Raphaël Varane, ritiratosi nel settembre 2024, in una intervista a Le Monde, ha portato alla luce una serie di testimonianze personali di atleti. Tutti avevano vissuto difficoltà legate alla salute mentale, proprio come lo stesso Varane, che affronta la questione nel documentario televisivo Têtes Plongeantes ("Tuffi di Testa") insieme ad altri membri della squadra francese vincitrice del Mondiale 2018. Secondo la FIFPRO (il sindacato internazionale dei calciatori), tra il 20% e il 35% dei calciatori affronta tali difficoltà nel corso della propria carriera. "All'epoca, abbiamo vissuto emozioni incredibili, che abbiamo condiviso con milioni di persone in Francia. Volevamo ricreare quell'impatto in contesti diversi", ha affermato Varane, profondamente coinvolto in Génération 2018, un fondo di dotazione creato dai 23 campioni del mondo. Dopo aver sostenuto diverse altre cause, il fondo ha scelto la salute mentale come obiettivo principale per il 2025, attraverso il documentario e il supporto al progetto Mentalo, uno studio scientifico sul benessere giovanile.

Perché Génération 2018 ha fatto della salute mentale la sua priorità quest'anno?
"Perché è un problema che sta peggiorando nella società. Sempre più persone sono colpite da problemi di salute mentale. L'idea era di utilizzare la forza del collettivo per avere un impatto positivo. Fa bene creare un legame tra le persone, perché alcune storie di vita risuoneranno con altre e potrebbero incoraggiare le persone ad aprirsi. Parlarne non significa dire che va tutto male. È un primo passo per andare avanti e trovare soluzioni per sentirsi meglio".
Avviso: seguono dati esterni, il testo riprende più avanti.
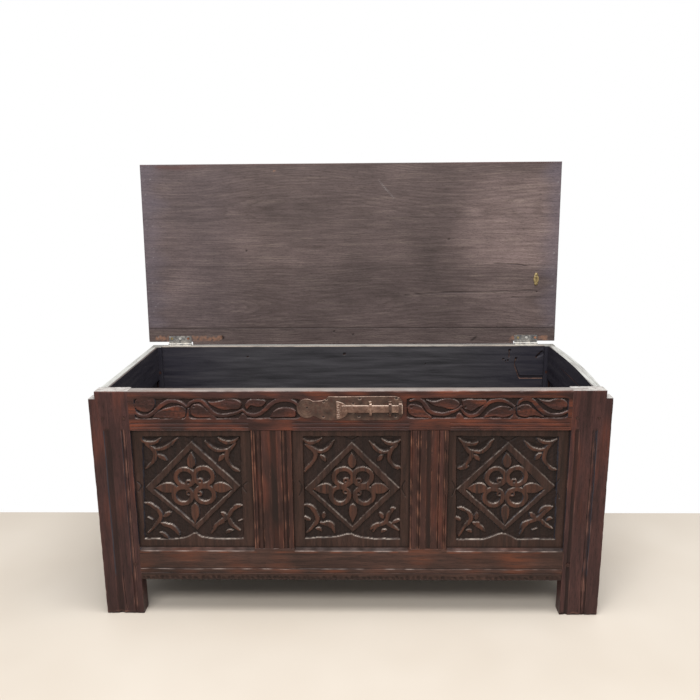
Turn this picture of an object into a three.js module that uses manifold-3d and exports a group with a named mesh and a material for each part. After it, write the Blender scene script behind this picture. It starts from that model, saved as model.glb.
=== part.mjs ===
// A joined oak coffer with its lid standing open: a pegged frame of stiles, rails and muntins
// round carved and plain panels, a boarded floor, a four-board lid on two butt hinges,
// and an iron lock plate with a sliding bolt.
// Millimetres, +X to the right, +Y to the back, +Z up.
import * as THREE from 'three';
import { mergeVertices } from 'three/addons/utils/BufferGeometryUtils.js';
import Module from 'manifold-3d';

const wasm = await Module();
wasm.setup();

// Driving dimensions of the case
const case_width = 1190;
const case_height = 565;
const case_depth = 474;
const foot_height = 91.5;
const bottom_rail_height = 83;
const top_rail_height = 94;
const middle_panel_width = 273;
const middle_panel_shift = 3.5;
const left_muntin_width = 94;
const right_muntin_width = 87.5;

// Stock sizes
const stile_width = 91;
const stile_thickness = 36;
const front_rail_thickness = 33;
const front_muntin_thickness = 30;
const rear_stile_width = 50;
const rear_stile_thickness = 32;
const back_rail_thickness = 22;
const back_top_rail_height = 150;
const back_muntin_width = 88;
const end_rail_thickness = 20;
const end_muntin_width = 80;
const right_rail_spread = 9;

// Notches at the top outer corners of the stiles
const notch_width = 20;
const notch_height = 22;

// Joinery
const joint_gap = 0.3;
const cutter_overrun = 5;
const tenon_shoulder = 10;
const tenon_haunch = 22;
const front_tenon_thickness = 10;
const front_tenon_length = 38;
const end_tenon_thickness = 12;
const end_tenon_length = 15;
const back_tenon_thickness = 8;
const back_tenon_length = 25;
const muntin_tenon_length = 30;
const end_muntin_tenon_length = 20;

// Panels and their grooves
const groove_depth = 8;
const panel_expansion_gap = 1;
const panel_edge_thickness = 6;
const front_panel_reveal = 8;
const front_panel_thickness = 13;
const front_panel_bevel = 16;
const end_panel_reveal = 5;
const back_panel_reveal = 6;

// Pegs
const peg_radius = 4.5;
const corner_peg_radius = 3.5;
const corner_peg_length = 62;
const peg_proud = 0.8;
const front_peg_from_shoulder = 13;
const back_peg_from_shoulder = 8;
const top_peg_drop = 17;
const peg_sides = 12;

// Floor
const floor_board_count = 5;
const floor_board_thickness = 15;
const floor_rise = 16;
const floor_groove_depth = 7;

// Lid
const lid_width = 1169;
const lid_depth = 500;
const lid_thickness = 20;
const lid_shift = -4;
const lid_gap = 0.6;
const lid_back_setback = 4;
const lid_hinge_board_width = 37;
const lid_rear_board_width = 180;
const lid_middle_board_width = 133;
const lid_lean_degrees = 3;
const right_angle_degrees = 90;

// Butt hinges
const hinge_inset = 14.5;
const leaf_length = 65;
const leaf_width = 25;
const leaf_thickness = 2;
const knuckle_radius = 3.5;
const knuckle_count = 5;
const knuckle_gap = 0.4;
const pin_radius = 1.6;
const pin_head_radius = 2.6;
const pin_head_length = 1.2;
const knuckle_sides = 16;

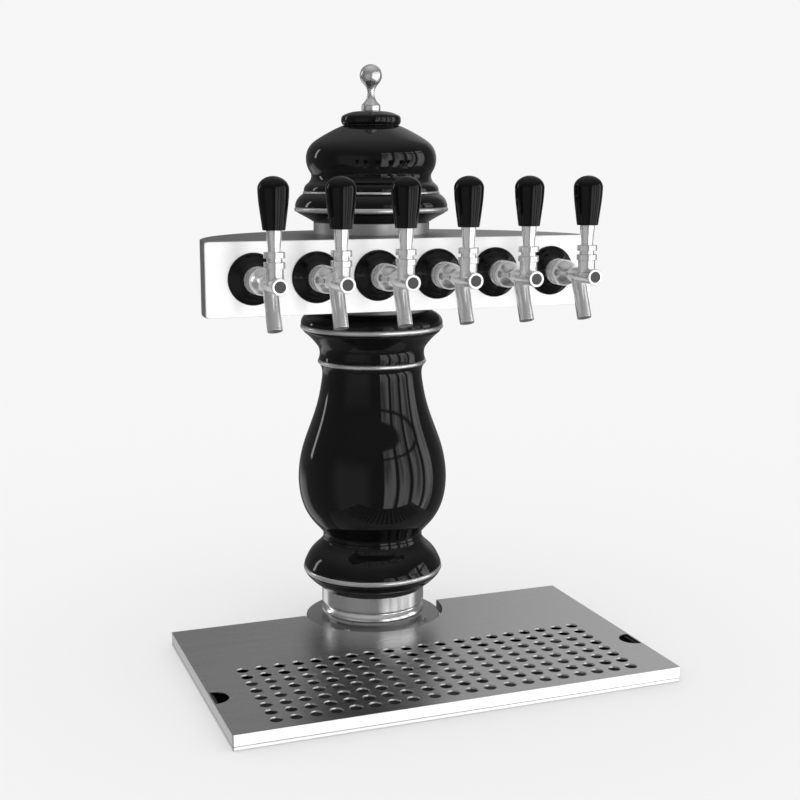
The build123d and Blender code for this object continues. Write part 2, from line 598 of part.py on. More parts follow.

Alla domanda se il mondo del calcio debba preoccuparsi riguardo alla salute mentale, Varane ha risposto affermativamente, spiegando che nel calcio l'argomento è ancora un "tabù". Ha osservato che, sebbene il calcio spinga a superare i limiti tattici, fisici e tecnici, quando si arriva agli aspetti mentali e psicologici, "ognuno affronta i propri problemi da solo". Ha aggiunto di aver compreso ciò troppo tardi nella sua carriera. L'ex difensore ha poi concluso il suo pensiero sul tema sottolineando che, se potesse tornare indietro, avrebbe iniziato a lavorare con il team di supporto (un mental coach e due psicologi) che lo ha aiutato a concludere la carriera sentendosi benissimo, fin dall'inizio.

È difficile per un calciatore professionista "lamentarsi"?
"È vero che a volte non ci sentiamo legittimati, perché abbiamo avuto carriere straordinarie. Sui social media, mostriamo il top 1%, i momenti migliori delle nostre vite. Ma dietro a questo, attraversiamo momenti difficili. Indipendentemente dalle nostre carriere, siamo esseri umani prima di tutto. Parlarne aiuta a dimostrare che i problemi di salute mentale possono colpire chiunque".

Quando ha avuto per la prima volta questi problemi durante la sua carriera?
"Dopo il mio arrivo al Real Madrid. Avevo 18 anni e non avevo avuto un'adolescenza normale. Ero solo, mi allenavo sempre e giocavo pochissimo. Sentivo che il mio sogno mi stava sfuggendo. In campo, ero totalmente concentrato. Ma dopo, non volevo tornare a casa. Era una depressione. Non provavo più gioia per nulla".